*Written exercise*: Write out all of the lines below, exactly and completely.
※ ※ ※
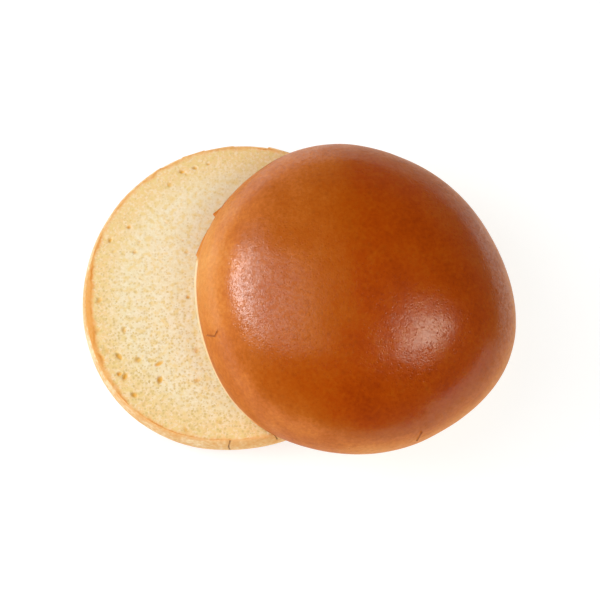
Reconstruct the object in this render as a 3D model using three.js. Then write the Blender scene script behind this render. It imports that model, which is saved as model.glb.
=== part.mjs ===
// A round, soft bread roll cut in two across its waist: a flat heel that lies cut face up, and a domed crown
// that has slid off it sideways and lies cut face down on the heel. Millimetres, +Z up. The origin is the middle
// of the heel's flat underside, and +X points the way the crown has slid.

import * as THREE from "three";

// Both halves come from one roll, so they share the radius of the knife cut.
const CUT_RADIUS = 52;

// The heel: a shallow dish, widest a little under the cut, that curves in to the flat spot it was baked on.
const HEEL_HEIGHT = 18;
const HEEL_WAIST_HEIGHT = 12.5;
const HEEL_BULGE = 0.9;
const HEEL_FOOT_RADIUS = 43;

// The crown: a dome, widest a little above the cut.
const CROWN_HEIGHT = 36;
const CROWN_WAIST_HEIGHT = 6;
const CROWN_BULGE = 1.0;

// Where the crown lies: how far its middle is from the heel's middle, and the gap between the two cut faces.
const CROWN_SLIDE_X = 38.3;
const CROWN_SLIDE_Y = -3.4;
const CUT_GAP = 0.3;

// Hand-shaped dough is never quite round. Each lobe makes the outline wider by `share` of its radius in `waves`
// directions, of which one is at `degrees`.
const HEEL_LOBES = [
  { waves: 2, share: 0.0235, degrees: 38 },
  { waves: 3, share: 0.0045, degrees: -6 },
  { waves: 4, share: 0.0035, degrees: -43 },
];
const CROWN_LOBES = [
  { waves: 2, share: 0.0295, degrees: -37 },
  { waves: 3, share: 0.019, degrees: -12 },
  { waves: 4, share: 0.0065, degrees: -25 },
  { waves: 6, share: 0.006, degrees: -18 },
];

// A quarter of a superellipse is close to this Bezier: each handle covers this share of its side.
const FULL_ROUND = 0.62;

const SEGMENTS_ROUND = 72;
const HEEL_RINGS = 10;
const CROWN_RINGS = 16;

const crustMaterial = new THREE.MeshStandardMaterial({ color: 0xa8490c, roughness: 0.42, metalness: 0 });
const crumbMaterial = new THREE.MeshStandardMaterial({ color: 0xf4dfae, roughness: 0.9, metalness: 0 });

// The factor by which the lobes change the radius at an angle in radians.
function lobeFactor(lobes, angle) {
  let factor = 1;
  for (const { waves, share, degrees } of lobes) {
    factor += share * Math.cos(waves * (angle - THREE.MathUtils.degToRad(degrees)));
  }
  return factor;
}

// Half of the heel's section, from the middle of its underside up and round to the middle of its cut face.
function heelProfile() {
  const waist = CUT_RADIUS + HEEL_BULGE;
  const curl = waist - HEEL_FOOT_RADIUS;
  const shoulder = HEEL_HEIGHT - HEEL_WAIST_HEIGHT;
  const path = new THREE.Path();
  path.moveTo(HEEL_FOOT_RADIUS, 0);
  path.bezierCurveTo(
    HEEL_FOOT_RADIUS + curl * FULL_ROUND, 0,
    waist, HEEL_WAIST_HEIGHT * (1 - FULL_ROUND),
    waist, HEEL_WAIST_HEIGHT,
  );
  path.quadraticCurveTo(waist, HEEL_HEIGHT - shoulder / 2, CUT_RADIUS, HEEL_HEIGHT);
  return closedOnAxis(path.getSpacedPoints(HEEL_RINGS));
}

// Half of the crown's section, from the middle of its cut face out and up over the dome to its top.
function crownProfile() {
  const waist = CUT_RADIUS + CROWN_BULGE;
  const dome = CROWN_HEIGHT - CROWN_WAIST_HEIGHT;
  const path = new THREE.Path();
  path.moveTo(CUT_RADIUS, 0);
  path.quadraticCurveTo(waist, CROWN_WAIST_HEIGHT / 2, waist, CROWN_WAIST_HEIGHT);
  path.bezierCurveTo(
    waist, CROWN_WAIST_HEIGHT + dome * FULL_ROUND,
    waist * FULL_ROUND, CROWN_HEIGHT,
    0, CROWN_HEIGHT,
  );
  return closedOnAxis(path.getSpacedPoints(CROWN_RINGS));
}

// Adds the flat faces' middles, so that a profile starts and ends on the axis, with no point twice.
function closedOnAxis(points) {
  const last = points[points.length - 1];
  const closed = [new THREE.Vector2(0, points[0].y), ...points];
  if (last.x > 0) closed.push(new THREE.Vector2(0, last.y));
  return closed;
}

// Turns a profile round the Z axis and gives it the lobes of hand-shaped dough.
function lobedRound(profile, lobes) {
  const geometry = new THREE.LatheGeometry(profile, SEGMENTS_ROUND);
  geometry.rotateX(Math.PI / 2);
  const position = geometry.getAttribute("position");
  for (let i = 0; i < position.count; i++) {
    const x = position.getX(i);
    const y = position.getY(i);
    const factor = lobeFactor(lobes, Math.atan2(y, x));
    position.setXY(i, x * factor, y * factor);
  }
  geometry.computeVertexNormals();
  return geometry;
}

function heel() {
  const mesh = new THREE.Mesh(lobedRound(heelProfile(), HEEL_LOBES), crumbMaterial);
  mesh.name = "heel";
  return mesh;
}

function crown() {
  const mesh = new THREE.Mesh(lobedRound(crownProfile(), CROWN_LOBES), crustMaterial);
  mesh.name = "crown";
  mesh.position.set(CROWN_SLIDE_X, CROWN_SLIDE_Y, HEEL_HEIGHT + CUT_GAP);
  return mesh;
}

const breadRoll = new THREE.Group();
breadRoll.add(heel(), crown());

export default breadRoll;
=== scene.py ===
"""A round, soft, egg-glazed bread roll, cut in two across its waist.

The flat heel lies cut face up. The domed crown has slid off it to one side and lies cut face down on it.
Both halves are made in the same way: a section is turned round the half's own axis, the lobes of hand-shaped
dough and the knife's small tears change its outline, and a Geometry Nodes tree gives the crust its lumps and
pits and the crumb its pores. Metres, +Z up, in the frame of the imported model.
"""

import logging
import math
from dataclasses import dataclass
from enum import Enum
from functools import partial
from typing import Any

import bmesh
import bpy
import numpy as np
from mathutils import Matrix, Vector


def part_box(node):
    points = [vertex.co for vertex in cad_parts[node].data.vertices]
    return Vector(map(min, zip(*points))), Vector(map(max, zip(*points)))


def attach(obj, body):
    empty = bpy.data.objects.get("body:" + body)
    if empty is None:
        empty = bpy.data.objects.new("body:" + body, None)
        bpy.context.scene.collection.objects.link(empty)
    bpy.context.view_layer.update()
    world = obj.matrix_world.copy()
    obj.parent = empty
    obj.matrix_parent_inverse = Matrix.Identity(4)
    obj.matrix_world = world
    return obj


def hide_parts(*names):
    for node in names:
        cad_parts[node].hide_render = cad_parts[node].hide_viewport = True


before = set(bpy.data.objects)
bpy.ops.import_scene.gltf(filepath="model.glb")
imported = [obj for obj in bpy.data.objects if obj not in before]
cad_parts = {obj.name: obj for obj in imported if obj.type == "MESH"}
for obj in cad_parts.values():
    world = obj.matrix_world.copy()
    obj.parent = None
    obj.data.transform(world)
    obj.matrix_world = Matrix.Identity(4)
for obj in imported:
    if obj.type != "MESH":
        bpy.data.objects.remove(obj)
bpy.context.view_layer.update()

log = logging.getLogger("bread_roll")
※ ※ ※
*Reply*:
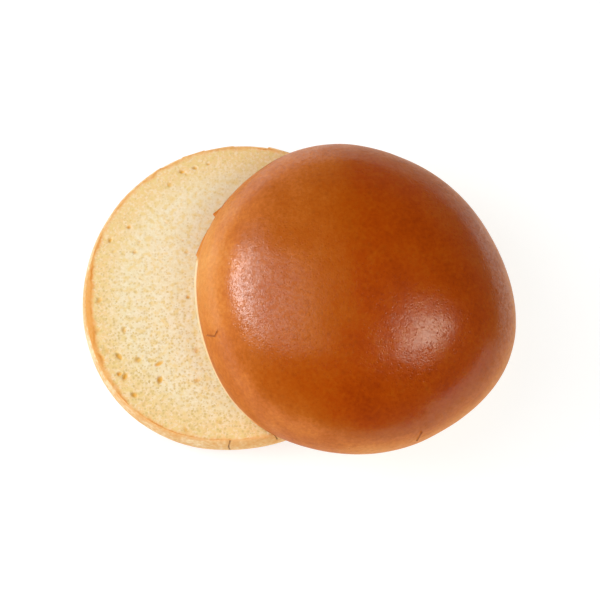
Reconstruct the object in this render as a 3D model using three.js. Then write the Blender scene script behind this render. It imports that model, which is saved as model.glb.
=== part.mjs ===
// A round, soft bread roll cut in two across its waist: a flat heel that lies cut face up, and a domed crown
// that has slid off it sideways and lies cut face down on the heel. Millimetres, +Z up. The origin is the middle
// of the heel's flat underside, and +X points the way the crown has slid.

import * as THREE from "three";

// Both halves come from one roll, so they share the radius of the knife cut.
const CUT_RADIUS = 52;

// The heel: a shallow dish, widest a little under the cut, that curves in to the flat spot it was baked on.
const HEEL_HEIGHT = 18;
const HEEL_WAIST_HEIGHT = 12.5;
const HEEL_BULGE = 0.9;
const HEEL_FOOT_RADIUS = 43;

// The crown: a dome, widest a little above the cut.
const CROWN_HEIGHT = 36;
const CROWN_WAIST_HEIGHT = 6;
const CROWN_BULGE = 1.0;

// Where the crown lies: how far its middle is from the heel's middle, and the gap between the two cut faces.
const CROWN_SLIDE_X = 38.3;
const CROWN_SLIDE_Y = -3.4;
const CUT_GAP = 0.3;

// Hand-shaped dough is never quite round. Each lobe makes the outline wider by `share` of its radius in `waves`
// directions, of which one is at `degrees`.
const HEEL_LOBES = [
  { waves: 2, share: 0.0235, degrees: 38 },
  { waves: 3, share: 0.0045, degrees: -6 },
  { waves: 4, share: 0.0035, degrees: -43 },
];
const CROWN_LOBES = [
  { waves: 2, share: 0.0295, degrees: -37 },
  { waves: 3, share: 0.019, degrees: -12 },
  { waves: 4, share: 0.0065, degrees: -25 },
  { waves: 6, share: 0.006, degrees: -18 },
];

// A quarter of a superellipse is close to this Bezier: each handle covers this share of its side.
const FULL_ROUND = 0.62;

const SEGMENTS_ROUND = 72;
const HEEL_RINGS = 10;
const CROWN_RINGS = 16;

const crustMaterial = new THREE.MeshStandardMaterial({ color: 0xa8490c, roughness: 0.42, metalness: 0 });
const crumbMaterial = new THREE.MeshStandardMaterial({ color: 0xf4dfae, roughness: 0.9, metalness: 0 });

// The factor by which the lobes change the radius at an angle in radians.
function lobeFactor(lobes, angle) {
  let factor = 1;
  for (const { waves, share, degrees } of lobes) {
    factor += share * Math.cos(waves * (angle - THREE.MathUtils.degToRad(degrees)));
  }
  return factor;
}

// Half of the heel's section, from the middle of its underside up and round to the middle of its cut face.
function heelProfile() {
  const waist = CUT_RADIUS + HEEL_BULGE;
  const curl = waist - HEEL_FOOT_RADIUS;
  const shoulder = HEEL_HEIGHT - HEEL_WAIST_HEIGHT;
  const path = new THREE.Path();
  path.moveTo(HEEL_FOOT_RADIUS, 0);
  path.bezierCurveTo(
    HEEL_FOOT_RADIUS + curl * FULL_ROUND, 0,
    waist, HEEL_WAIST_HEIGHT * (1 - FULL_ROUND),
    waist, HEEL_WAIST_HEIGHT,
  );
  path.quadraticCurveTo(waist, HEEL_HEIGHT - shoulder / 2, CUT_RADIUS, HEEL_HEIGHT);
  return closedOnAxis(path.getSpacedPoints(HEEL_RINGS));
}

// Half of the crown's section, from the middle of its cut face out and up over the dome to its top.
function crownProfile() {
  const waist = CUT_RADIUS + CROWN_BULGE;
  const dome = CROWN_HEIGHT - CROWN_WAIST_HEIGHT;
  const path = new THREE.Path();
  path.moveTo(CUT_RADIUS, 0);
  path.quadraticCurveTo(waist, CROWN_WAIST_HEIGHT / 2, waist, CROWN_WAIST_HEIGHT);
  path.bezierCurveTo(
    waist, CROWN_WAIST_HEIGHT + dome * FULL_ROUND,
    waist * FULL_ROUND, CROWN_HEIGHT,
    0, CROWN_HEIGHT,
  );
  return closedOnAxis(path.getSpacedPoints(CROWN_RINGS));
}

// Adds the flat faces' middles, so that a profile starts and ends on the axis, with no point twice.
function closedOnAxis(points) {
  const last = points[points.length - 1];
  const closed = [new THREE.Vector2(0, points[0].y), ...points];
  if (last.x > 0) closed.push(new THREE.Vector2(0, last.y));
  return closed;
}

// Turns a profile round the Z axis and gives it the lobes of hand-shaped dough.
function lobedRound(profile, lobes) {
  const geometry = new THREE.LatheGeometry(profile, SEGMENTS_ROUND);
  geometry.rotateX(Math.PI / 2);
  const position = geometry.getAttribute("position");
  for (let i = 0; i < position.count; i++) {
    const x = position.getX(i);
    const y = position.getY(i);
    const factor = lobeFactor(lobes, Math.atan2(y, x));
    position.setXY(i, x * factor, y * factor);
  }
  geometry.computeVertexNormals();
  return geometry;
}

function heel() {
  const mesh = new THREE.Mesh(lobedRound(heelProfile(), HEEL_LOBES), crumbMaterial);
  mesh.name = "heel";
  return mesh;
}

function crown() {
  const mesh = new THREE.Mesh(lobedRound(crownProfile(), CROWN_LOBES), crustMaterial);
  mesh.name = "crown";
  mesh.position.set(CROWN_SLIDE_X, CROWN_SLIDE_Y, HEEL_HEIGHT + CUT_GAP);
  return mesh;
}

const breadRoll = new THREE.Group();
breadRoll.add(heel(), crown());

export default breadRoll;
=== scene.py ===
"""A round, soft, egg-glazed bread roll, cut in two across its waist.

The flat heel lies cut face up. The domed crown has slid off it to one side and lies cut face down on it.
Both halves are made in the same way: a section is turned round the half's own axis, the lobes of hand-shaped
dough and the knife's small tears change its outline, and a Geometry Nodes tree gives the crust its lumps and
pits and the crumb its pores. Metres, +Z up, in the frame of the imported model.
"""

import logging
import math
from dataclasses import dataclass
from enum import Enum
from functools import partial
from typing import Any

import bmesh
import bpy
import numpy as np
from mathutils import Matrix, Vector


def part_box(node):
    points = [vertex.co for vertex in cad_parts[node].data.vertices]
    return Vector(map(min, zip(*points))), Vector(map(max, zip(*points)))


def attach(obj, body):
    empty = bpy.data.objects.get("body:" + body)
    if empty is None:
        empty = bpy.data.objects.new("body:" + body, None)
        bpy.context.scene.collection.objects.link(empty)
    bpy.context.view_layer.update()
    world = obj.matrix_world.copy()
    obj.parent = empty
    obj.matrix_parent_inverse = Matrix.Identity(4)
    obj.matrix_world = world
    return obj


def hide_parts(*names):
    for node in names:
        cad_parts[node].hide_render = cad_parts[node].hide_viewport = True


before = set(bpy.data.objects)
bpy.ops.import_scene.gltf(filepath="model.glb")
imported = [obj for obj in bpy.data.objects if obj not in before]
cad_parts = {obj.name: obj for obj in imported if obj.type == "MESH"}
for obj in cad_parts.values():
    world = obj.matrix_world.copy()
    obj.parent = None
    obj.data.transform(world)
    obj.matrix_world = Matrix.Identity(4)
for obj in imported:
    if obj.type != "MESH":
        bpy.data.objects.remove(obj)
bpy.context.view_layer.update()

log = logging.getLogger("bread_roll")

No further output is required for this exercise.